All exceptions are importable from versionable:

from versionable import VersionableError, HashMismatchError, BackendError

Common Patterns

Configuration file with commented defaults

versionable.save(config, "defaults.yaml", commentDefaults=True)

Produces YAML/TOML where fields at their default value are commented out, making it easy to see what was customized.

Scanning HDF5 metadata without loading arrays

for path in Path("data/").glob("*.h5"):
    obj = versionable.load(Experiment, path, metadataOnly=True)
    print(f"{path}: {obj.name}, {obj.timestamp}")

Dynamic loading with type dispatch

obj = versionable.loadDynamic("unknown_file.yaml")
match type(obj).__name__:
    case "SensorConfig":
        processSensor(obj)
    case "ExperimentResult":
        processResult(obj)

Registering existing backends for custom extensions

Use registerBackend to map new file extensions to a built-in backend class:

from versionable import JsonBackend, registerBackend

registerBackend([".jsonc", ".json5"], JsonBackend)

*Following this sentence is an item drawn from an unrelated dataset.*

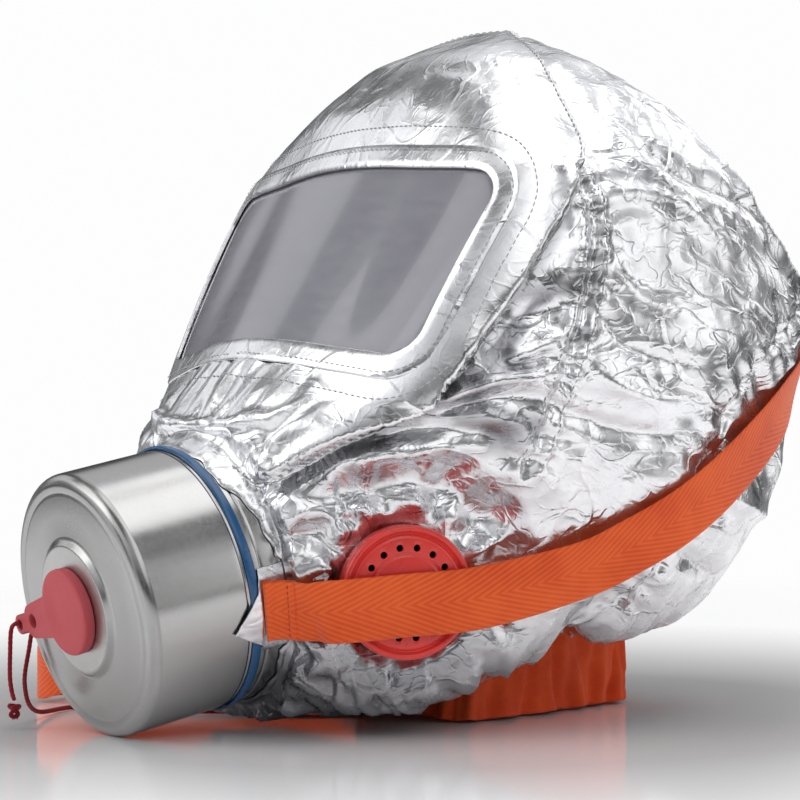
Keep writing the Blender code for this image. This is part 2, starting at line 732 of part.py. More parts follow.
def build_hood():
    points = [grid_point(i, row) for row in range(HOOD_UP) for i in range(HOOD_AROUND)]
    crown = len(points)
    points.append(hood_at(0, 10.0))
    faces = []
    for row in range(HOOD_UP - 1):
        for i in range(HOOD_AROUND):
            j = (i + 1) % HOOD_AROUND
            low = row * HOOD_AROUND
            high = low + HOOD_AROUND
            faces += cell(low + i, low + j, high + j, high + i, i < HOOD_AROUND // 2)
    last = (HOOD_UP - 1) * HOOD_AROUND
    for i in range(HOOD_AROUND):
        faces.append((last + i, last + (i + 1) % HOOD_AROUND, crown))
    hood = add_part("hood_shell", mesh_from("hood_shell", points, faces), FOIL_CLOTH, ROOT)
    thicken(hood, FOIL)

    opening = rounded_rectangle(WINDOW_HALF_WIDTH, WINDOW_HALF_HEIGHT, WINDOW_CORNER)
    boolean(hood, prism("window_opening", opening, -0.030, 0.060, WINDOW_FRAME))
    boolean(hood, prism("canister_opening", circle(CAN_RADIUS + 0.0006, 48), -0.085, -0.030, CANISTER))
    for side in ("left", "right"):
        frame = VALVE_FRAMES[side]
        boolean(hood, prism("valve_opening_" + side, circle(0.0172, 28), -0.020, 0.010, frame))

    film = hood_patch("window_film", 10, (13, 21), -FOIL - 0.0005, CLEAR_FILM)
    thicken(film, FILM)
    margin = 0.006
    sheet = rounded_rectangle(
        WINDOW_HALF_WIDTH + margin, WINDOW_HALF_HEIGHT + margin, WINDOW_CORNER + margin,
    )
    boolean(film, prism("film_edge", sheet, -0.040, 0.060, WINDOW_FRAME), "INTERSECT")

    seam = hood_patch("window_surround", 10, (13, 21), 0.0012, FOIL_CLOTH)
    thicken(seam, 0.0006)
    band = rounded_rectangle(
        WINDOW_HALF_WIDTH + SURROUND_WIDTH - 0.004,
        WINDOW_HALF_HEIGHT + SURROUND_WIDTH,
        WINDOW_CORNER + SURROUND_WIDTH - 0.004,
    )
    boolean(seam, prism("surround_edge", band, -0.040, 0.060, WINDOW_FRAME), "INTERSECT")
    boolean(seam, prism("surround_opening", opening, -0.050, 0.070, WINDOW_FRAME))

    clamp = [
        (CAN_RADIUS + 0.0004, -0.0672),
        (0.0580, -0.0672),
        (0.0580, -0.0692),
        (CAN_RADIUS + 0.0004, -0.0692),
    ]
    turned("hood_clamp_ring", clamp, SPRING_STEEL, CANISTER, 48)


def build_collar():
    around = 36
    rings = [closed_ring(row) for row in COLLAR_ROWS]
    points = []
    rows = 6
    for row in range(rows + 1):
        v = (len(rings) - 1) * (1 - row / rows)
        i = min(int(v), len(rings) - 2)
        for k in range(around):
            u = 12 * k / around
            at = [on_ring(r, u) for r in rings]
            below = at[i - 1] if i > 0 else 2 * at[0] - at[1]
            above = at[i + 2] if i + 2 < len(rings) else 2 * at[-1] - at[-2]
            point = between(below, at[i], at[i + 1], above, v - i)
            point.z = max(point.z, 0.0002)
            points.append(point)
    faces = []
    for row in range(rows):
        for k in range(around):
            j = (k + 1) % around
            low = row * around
            faces.append((low + k, low + j, low + around + j, low + around + k))
    collar = add_part("neck_collar", mesh_from("neck_collar", points, faces), COLLAR_CLOTH, ROOT)
    thicken(collar, 0.0012)


# ---------------------------------------------------------------- harness

def ribbon(name, stations, per_span, width, thick, mat):
    """A flat band along stations of (middle, way its face points)."""
    middles = smooth_line([p for p, _ in stations], per_span)
    faces_out = smooth_line([n for _, n in stations], per_span)
    points = []
    count = len(middles)
    for i in range(count):
        ahead = (middles[min(i + 1, count - 1)] - middles[max(i - 1, 0)]).normalized()
        out = faces_out[i] - ahead * faces_out[i].dot(ahead)
        out.normalize()
        across = out.cross(ahead)
        for side, lift in ((-1, -1), (1, -1), (1, 1), (-1, 1)):
            points.append(middles[i] + across * (side * width / 2) + out * (lift * thick / 2))
    faces = [(3, 2, 1, 0), tuple(4 * (count - 1) + k for k in range(4))]
    for i in range(count - 1):
        for k in range(4):
            m = (k + 1) % 4
            faces.append((4 * i + k, 4 * i + m, 4 * i + 4 + m, 4 * i + 4 + k))
    return add_part(name, mesh_from(name, points, faces), mat, ROOT)


def on_canister_side(sign, radius, depth):
    """Point and way out on the canister's side where a strap is sewn on."""
    x = sign * math.cos(STRAP_END_ANGLE)
    up = math.sin(STRAP_END_ANGLE)
    return can_point(radius * x, radius * up, depth), Vector((x, 0, 0)) + CAN_UP * up


def build_anchor(name, sign):
    """Patch of hood cloth on the canister's side, under the end of the strap."""
    inner = CAN_RADIUS + 0.0004
    outer = CAN_RADIUS + 0.0011
    spread = math.radians(17)
    count = 8
    points = []
    for depth in (0.0505, 0.0622):
        for radius in (inner, outer):
            for i in range(count + 1):
                angle = STRAP_END_ANGLE + spread * (2 * i / count - 1)
                points.append(can_point(sign * radius * math.cos(angle), radius * math.sin(angle), depth))
    row = count + 1
    faces = []
    for i in range(count):
        a, b, c, d = i, row + i, 2 * row + i, 3 * row + i
        faces.append((a, b, b + 1, a + 1))
        faces.append((c, c + 1, d + 1, d))
        faces.append((a, a + 1, c + 1, c))
        faces.append((b, d, d + 1, b + 1))
    for i, flip in ((0, False), (count, True)):
        quad = (i, 2 * row + i, 3 * row + i, row + i)
        faces.append(quad[::-1] if flip else quad)
    if sign < 0:
        faces = [face[::-1] for face in faces]
    mesh = mesh_from(name, points, faces)
    add_part(name, mesh, FOIL_CLOTH, ROOT)


BUCKLE_X = -0.018
BUCKLE_UV = (6.0, 5.68)


def build_harness():
    radius = CAN_RADIUS + 0.0011 + 0.0004 + STRAP_THICK / 2
    lift = 0.0018 + STRAP_THICK
    rear = hood_at(*BUCKLE_UV)
    buckle_y = rear.y + 0.0066
    buckle_z = rear.z
    over = 0.0036

    near = [on_canister_side(1, radius + gap, depth) for gap, depth in STRAP_LEAVES]
    near += [
        (VALVE + VALVE_AXIS * 0.0030 + Vector((-.0080, -.0270, -.0065)), VALVE_AXIS),
        (VALVE + VALVE_AXIS * 0.0030 + Vector((0, 0, -.0045)), VALVE_AXIS),
        (VALVE + VALVE_AXIS * 0.0034 + Vector((.0090, .0270, -.0020)), VALVE_AXIS),
    ]
    for u, v in ((2.92, 3.42), (3.30, 3.66), (3.70, 3.98), (4.12, 4.40), (4.62, 4.92), (5.10, 5.40), (5.50, 5.62)):
        near.append((hood_at(u, v) + hood_out(u, v) * lift, hood_out(u, v)))
    back = Vector((0, 1, 0))
    near += [
        (Vector((BUCKLE_X + 0.022, buckle_y + over - 0.0008, buckle_z)), back),
        (Vector((BUCKLE_X + 0.0108, buckle_y + over, buckle_z)), back),
        (Vector((BUCKLE_X + 0.0008, buckle_y - over, buckle_z)), back),
    ]
    ribbon("strap_left", near, 3, STRAP_WIDTH, STRAP_THICK, WEBBING)

    far = [on_canister_side(-1, radius + gap, depth) for gap, depth in STRAP_LEAVES]
    far += [(Vector(p), Vector(n)) for p, n in SLACK_STRAP]
    far += [
        (Vector((BUCKLE_X - 0.024, buckle_y + over - 0.0008, buckle_z)), back),
        (Vector((BUCKLE_X - 0.0108, buckle_y + over, buckle_z)), back),
        (Vector((BUCKLE_X - 0.0008, buckle_y - over, buckle_z)), back),
    ]
    ribbon("strap_right", far, 3, STRAP_WIDTH, STRAP_THICK, WEBBING)

    build_anchor("strap_anchor_left", 1)
    build_anchor("strap_anchor_right", -1)

    buckle_at = empty("buckle_axis", (BUCKLE_X, buckle_y, buckle_z), (math.pi / 2, 0, 0), ROOT)
    plate = rounded_rectangle(0.0128, 0.0165, 0.002, 3)
    count = len(plate)
    points = [(x, y, -0.0012) for x, y in plate] + [(x, y, 0.0012) for x, y in plate]
    faces = [tuple(reversed(range(count))), tuple(range(count, 2 * count))]
    for i in range(count):
        j = (i + 1) % count
        faces.append((i, j, count + j, count + i))
    buckle = add_part("strap_buckle", mesh_from("strap_buckle", points, faces), BLACK_PLASTIC, buckle_at)
    for sign, label in ((1, "left"), (-1, "right")):
        slot = [
            (sign * 0.00575 + x, y)
            for x, y in ((-0.00395, -0.0135), (0.00395, -0.0135), (0.00395, 0.0135), (-0.00395, 0.0135))
        ]
        boolean(buckle, prism("buckle_slot_" + label, slot, -0.004, 0.004, buckle_at))


# ---------------------------------------------------------------- tether

def cord(name, points, per_span):
    curve = bpy.data.curves.new(name, "CURVE")
    curve.dimensions = "3D"
    curve.bevel_depth = CORD_RADIUS
    curve.bevel_resolution = 2
    curve.use_fill_caps = True
    line = smooth_line(points, per_span)
    spline = curve.splines.new("POLY")
    spline.points.add(len(line) - 1)
    for target, point in zip(spline.points, line):
        target.co = (*point, 1.0)
    obj = bpy.data.objects.new(name, curve)
    curve.materials.append(CORD_RED)
    obj.parent = ROOT
    PARTS.objects.link(obj)


def build_tether():
    cord("tether_cord", TETHER_POINTS, 4)
    cord("tether_tail", TAIL_POINTS, 4)
    knot = [
        (0, 0.0032), (0.0016, 0.0028), (0.0028, 0.0014), (0.0031, -0.0004),
        (0.0026, -0.0022), (0.0012, -0.0034), (0, -0.0036),
    ]
    turned("tether_knot", knot, CORD_RED, ROOT, 16, Vector(TAIL_POINTS[-1]) + Vector((0, 0, -0.0045)))


build_canister()
build_plugs()
build_mask()
build_valves()
build_hood()
build_collar()
build_harness()
build_tether()
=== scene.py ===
"""The looks of the filter smoke hood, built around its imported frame."""

import json
import math

import bmesh
import bpy
import numpy as np
from mathutils import Matrix, Vector
from mathutils.bvhtree import BVHTree


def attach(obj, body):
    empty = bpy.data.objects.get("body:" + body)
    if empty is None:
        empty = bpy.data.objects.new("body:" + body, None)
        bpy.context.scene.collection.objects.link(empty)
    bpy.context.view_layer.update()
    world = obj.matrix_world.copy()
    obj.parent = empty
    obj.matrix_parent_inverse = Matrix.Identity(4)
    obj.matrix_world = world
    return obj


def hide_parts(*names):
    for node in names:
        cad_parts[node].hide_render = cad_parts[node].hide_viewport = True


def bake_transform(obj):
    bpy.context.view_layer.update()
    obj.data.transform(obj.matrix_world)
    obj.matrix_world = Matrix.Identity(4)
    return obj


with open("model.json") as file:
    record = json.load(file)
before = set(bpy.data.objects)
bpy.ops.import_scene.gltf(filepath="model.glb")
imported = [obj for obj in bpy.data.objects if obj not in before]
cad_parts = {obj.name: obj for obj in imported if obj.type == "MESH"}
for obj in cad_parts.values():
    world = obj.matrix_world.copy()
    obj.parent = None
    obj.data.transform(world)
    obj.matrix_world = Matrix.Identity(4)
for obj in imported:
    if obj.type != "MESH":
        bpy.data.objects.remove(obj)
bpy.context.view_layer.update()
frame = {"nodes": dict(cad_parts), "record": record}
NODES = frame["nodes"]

# ---------------------------------------------------------------- dimensions, most of them the CAD's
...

All four backend classes are importable from versionable: JsonBackend, TomlBackend, YamlBackend, Hdf5Backend.

Writing a custom backend

from versionable import Backend, registerBackend


class MsgPackBackend(Backend):
    nativeTypes: set[type] = set()

    def save(self, fields: dict, meta: dict, path, *, cls: type, **kwargs) -> None: ...
    def load(self, path) -> tuple[dict, dict]: ...


registerBackend([".msgpack"], MsgPackBackend)

The save() method receives raw (unserialized) field values and the Versionable class. Call serialize() internally for dict-based formats, or handle type dispatch directly for binary formats.